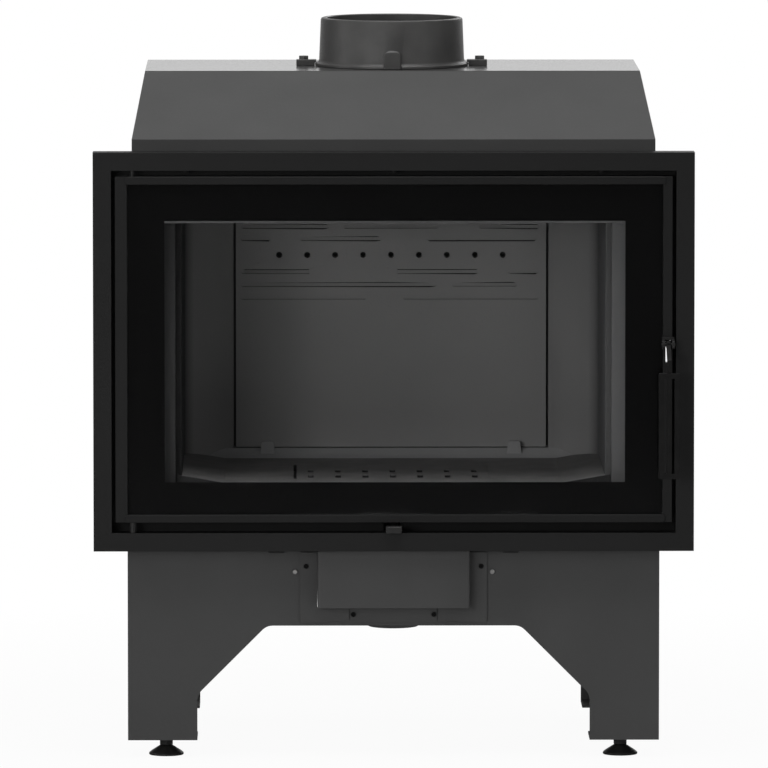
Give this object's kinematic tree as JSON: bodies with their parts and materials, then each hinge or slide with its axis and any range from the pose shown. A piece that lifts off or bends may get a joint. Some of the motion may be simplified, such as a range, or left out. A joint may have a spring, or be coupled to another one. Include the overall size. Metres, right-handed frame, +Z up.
{
  "type": "fireplace insert",
  "caption": "Steel wood-burning fireplace insert on a levelling stand, with hood, flue collar, glazed side-hinged door, lever handle and push-pull air control.",
  "frame": {"origin": "on the floor, under the middle of the box that holds the whole insert", "axes": "+Z up, the door faces -Y, +X to the right of someone who looks at the door"},
  "size_m": [0.724, 0.44, 0.884],
  "materials": {
    "hood_paint": "satin stove paint",
    "frame_paint": "satin stove paint",
    "door_paint": "satin stove paint",
    "collar_paint": "painted casting",
    "stand_paint": "satin stove paint",
    "black_steel": "black oxide",
    "bare_steel": "zinc plated",
    "glass": "ceramic glass with a black printed border",
    "rope": "braided glass fibre",
    "lining": "pressed refractory board",
    "hearth": "raw casting"
  },
  "bodies": {
    "casing": {"firebox_shell": "hood_paint", "door_seat": "frame_paint", "hood": "hood_paint", "flue_collar": "collar_paint", "collar_clamp_left": "collar_paint", "collar_clamp_right": "collar_paint", "front_frame": "frame_paint", "hinge_top": "black_steel", "hinge_bottom": "black_steel", "latch_keeper": "bare_steel", "frame_screw_1": "black_steel", "frame_screw_2": "black_steel", "frame_screw_3": "black_steel", "hearth_base": "hearth", "hearth_grate": "hearth", "back_lining": "lining", "side_lining_left": "lining", "side_lining_right": "lining", "lining_stop_left": "hearth", "lining_stop_right": "hearth", "baffle_board": "lining", "baffle_rail_left": "black_steel", "baffle_rail_right": "black_steel", "air_wash_strip": "frame_paint", "air_duct": "black_steel", "stand_front_panel": "stand_paint", "stand_rear_panel": "stand_paint", "side_apron_left": "stand_paint", "side_apron_right": "stand_paint", "intake_plate": "stand_paint", "intake_box": "stand_paint", "intake_spigot": "stand_paint", "plate_screw_1": "black_steel", "plate_screw_2": "black_steel", "plate_screw_3": "black_steel", "plate_screw_4": "black_steel", "panel_screw_1": "bare_steel", "panel_screw_2": "bare_steel", "foot_nut_front_left": "black_steel", "foot_nut_rear_left": "black_steel", "foot_nut_front_right": "black_steel", "foot_nut_rear_right": "black_steel"},
    "door": {"door_frame": "door_paint", "door_glass": "glass", "door_rope": "rope", "glass_rail_top": "door_paint", "glass_rail_bottom": "door_paint", "handle_bracket": "black_steel", "handle_pin": "black_steel"},
    "handle": {"handle_lever": "black_steel", "handle_grip": "black_steel"},
    "air_control": {"air_knob": "black_steel", "air_rod": "bare_steel", "air_slide": "bare_steel"},
    "foot_fl": {"foot_front_left": "black_steel"},
    "foot_fr": {"foot_front_right": "black_steel"},
    "foot_rl": {"foot_rear_left": "black_steel"},
    "foot_rr": {"foot_rear_right": "black_steel"}
  },
  "joints": [
    {"name": "door_hinge", "type": "hinge", "parent": "casing", "child": "door", "pos_m": [-0.3145, -0.174, 0.498], "axis": [0, 0, -1], "range_deg": [0, 110]},
    {"name": "handle_lift", "type": "hinge", "parent": "door", "child": "handle", "pos_m": [0.3305, -0.188, 0.5045], "axis": [-1, 0, 0], "range_deg": [0, 30]},
    {"name": "air_pull", "type": "slide", "parent": "casing", "child": "air_control", "axis": [0, -1, 0], "range_m": [0, 0.025]},
    {"name": "foot_front_left_level", "type": "slide", "parent": "casing", "child": "foot_fl", "axis": [0, 0, -1], "range_m": [0, 0.02]},
    {"name": "foot_front_right_level", "type": "slide", "parent": "casing", "child": "foot_fr", "axis": [0, 0, -1], "range_m": [0, 0.02]},
    {"name": "foot_rear_left_level", "type": "slide", "parent": "casing", "child": "foot_rl", "axis": [0, 0, -1], "range_m": [0, 0.02]},
    {"name": "foot_rear_right_level", "type": "slide", "parent": "casing", "child": "foot_rr", "axis": [0, 0, -1], "range_m": [0, 0.02]}
  ]
}
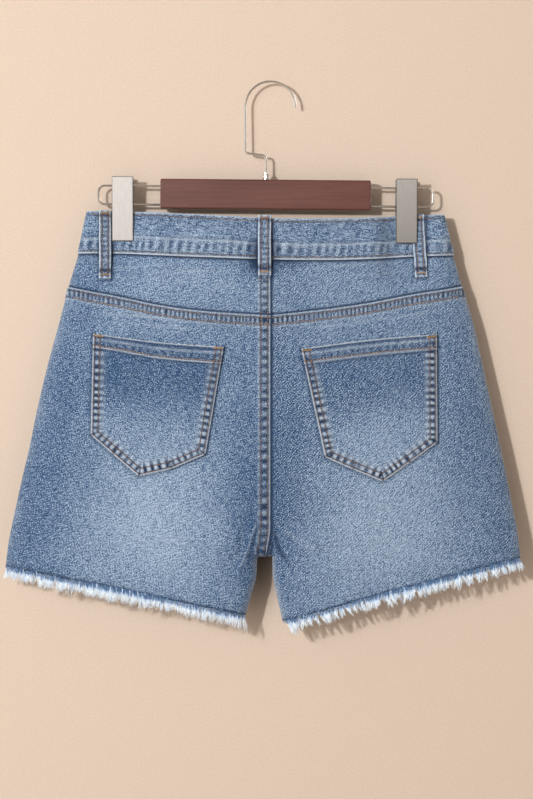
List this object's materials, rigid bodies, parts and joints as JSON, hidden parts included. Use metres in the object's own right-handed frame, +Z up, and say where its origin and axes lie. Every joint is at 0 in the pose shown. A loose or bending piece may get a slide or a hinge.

WRITTEN TASK:
Output all of the data above without any alteration.

SOLUTION FOR THIS TASK:
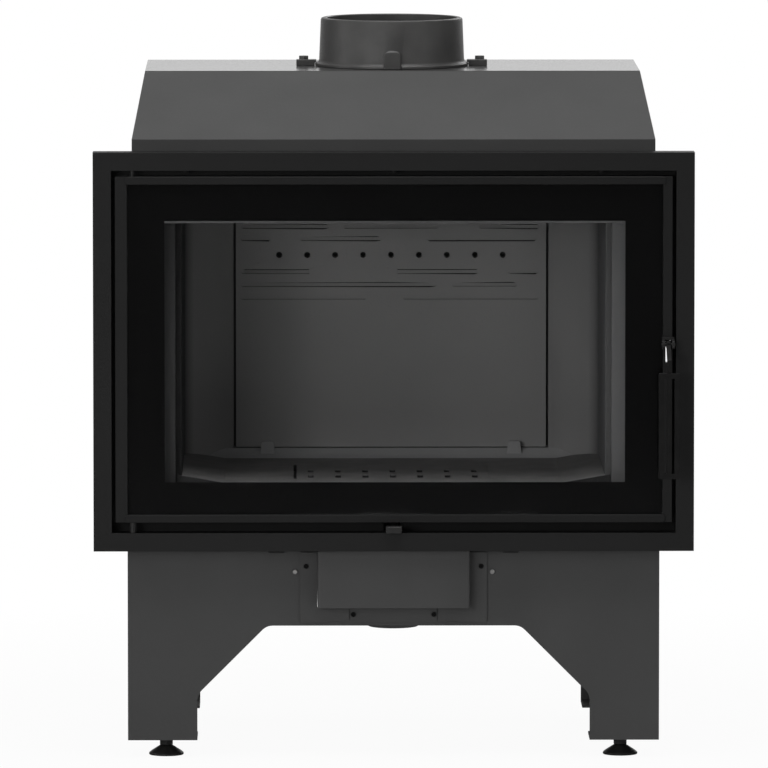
Give this object's kinematic tree as JSON: bodies with their parts and materials, then each hinge or slide with its axis and any range from the pose shown. A piece that lifts off or bends may get a joint. Some of the motion may be simplified, such as a range, or left out. A joint may have a spring, or be coupled to another one. Include the overall size. Metres, right-handed frame, +Z up.
{
  "type": "fireplace insert",
  "caption": "Steel wood-burning fireplace insert on a levelling stand, with hood, flue collar, glazed side-hinged door, lever handle and push-pull air control.",
  "frame": {"origin": "on the floor, under the middle of the box that holds the whole insert", "axes": "+Z up, the door faces -Y, +X to the right of someone who looks at the door"},
  "size_m": [0.724, 0.44, 0.884],
  "materials": {
    "hood_paint": "satin stove paint",
    "frame_paint": "satin stove paint",
    "door_paint": "satin stove paint",
    "collar_paint": "painted casting",
    "stand_paint": "satin stove paint",
    "black_steel": "black oxide",
    "bare_steel": "zinc plated",
    "glass": "ceramic glass with a black printed border",
    "rope": "braided glass fibre",
    "lining": "pressed refractory board",
    "hearth": "raw casting"
  },
  "bodies": {
    "casing": {"firebox_shell": "hood_paint", "door_seat": "frame_paint", "hood": "hood_paint", "flue_collar": "collar_paint", "collar_clamp_left": "collar_paint", "collar_clamp_right": "collar_paint", "front_frame": "frame_paint", "hinge_top": "black_steel", "hinge_bottom": "black_steel", "latch_keeper": "bare_steel", "frame_screw_1": "black_steel", "frame_screw_2": "black_steel", "frame_screw_3": "black_steel", "hearth_base": "hearth", "hearth_grate": "hearth", "back_lining": "lining", "side_lining_left": "lining", "side_lining_right": "lining", "lining_stop_left": "hearth", "lining_stop_right": "hearth", "baffle_board": "lining", "baffle_rail_left": "black_steel", "baffle_rail_right": "black_steel", "air_wash_strip": "frame_paint", "air_duct": "black_steel", "stand_front_panel": "stand_paint", "stand_rear_panel": "stand_paint", "side_apron_left": "stand_paint", "side_apron_right": "stand_paint", "intake_plate": "stand_paint", "intake_box": "stand_paint", "intake_spigot": "stand_paint", "plate_screw_1": "black_steel", "plate_screw_2": "black_steel", "plate_screw_3": "black_steel", "plate_screw_4": "black_steel", "panel_screw_1": "bare_steel", "panel_screw_2": "bare_steel", "foot_nut_front_left": "black_steel", "foot_nut_rear_left": "black_steel", "foot_nut_front_right": "black_steel", "foot_nut_rear_right": "black_steel"},
    "door": {"door_frame": "door_paint", "door_glass": "glass", "door_rope": "rope", "glass_rail_top": "door_paint", "glass_rail_bottom": "door_paint", "handle_bracket": "black_steel", "handle_pin": "black_steel"},
    "handle": {"handle_lever": "black_steel", "handle_grip": "black_steel"},
    "air_control": {"air_knob": "black_steel", "air_rod": "bare_steel", "air_slide": "bare_steel"},
    "foot_fl": {"foot_front_left": "black_steel"},
    "foot_fr": {"foot_front_right": "black_steel"},
    "foot_rl": {"foot_rear_left": "black_steel"},
    "foot_rr": {"foot_rear_right": "black_steel"}
  },
  "joints": [
    {"name": "door_hinge", "type": "hinge", "parent": "casing", "child": "door", "pos_m": [-0.3145, -0.174, 0.498], "axis": [0, 0, -1], "range_deg": [0, 110]},
    {"name": "handle_lift", "type": "hinge", "parent": "door", "child": "handle", "pos_m": [0.3305, -0.188, 0.5045], "axis": [-1, 0, 0], "range_deg": [0, 30]},
    {"name": "air_pull", "type": "slide", "parent": "casing", "child": "air_control", "axis": [0, -1, 0], "range_m": [0, 0.025]},
    {"name": "foot_front_left_level", "type": "slide", "parent": "casing", "child": "foot_fl", "axis": [0, 0, -1], "range_m": [0, 0.02]},
    {"name": "foot_front_right_level", "type": "slide", "parent": "casing", "child": "foot_fr", "axis": [0, 0, -1], "range_m": [0, 0.02]},
    {"name": "foot_rear_left_level", "type": "slide", "parent": "casing", "child": "foot_rl", "axis": [0, 0, -1], "range_m": [0, 0.02]},
    {"name": "foot_rear_right_level", "type": "slide", "parent": "casing", "child": "foot_rr", "axis": [0, 0, -1], "range_m": [0, 0.02]}
  ]
}
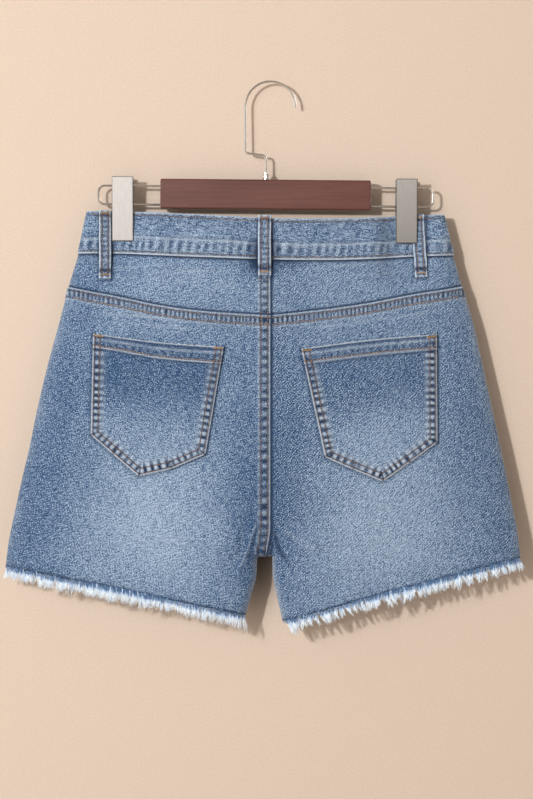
List this object's materials, rigid bodies, parts and joints as JSON, hidden parts included. Use metres in the object's own right-handed frame, +Z up, and say where its origin and axes lie. Every joint is at 0 in the pose shown. A loose or bending piece may get a slide or a hinge.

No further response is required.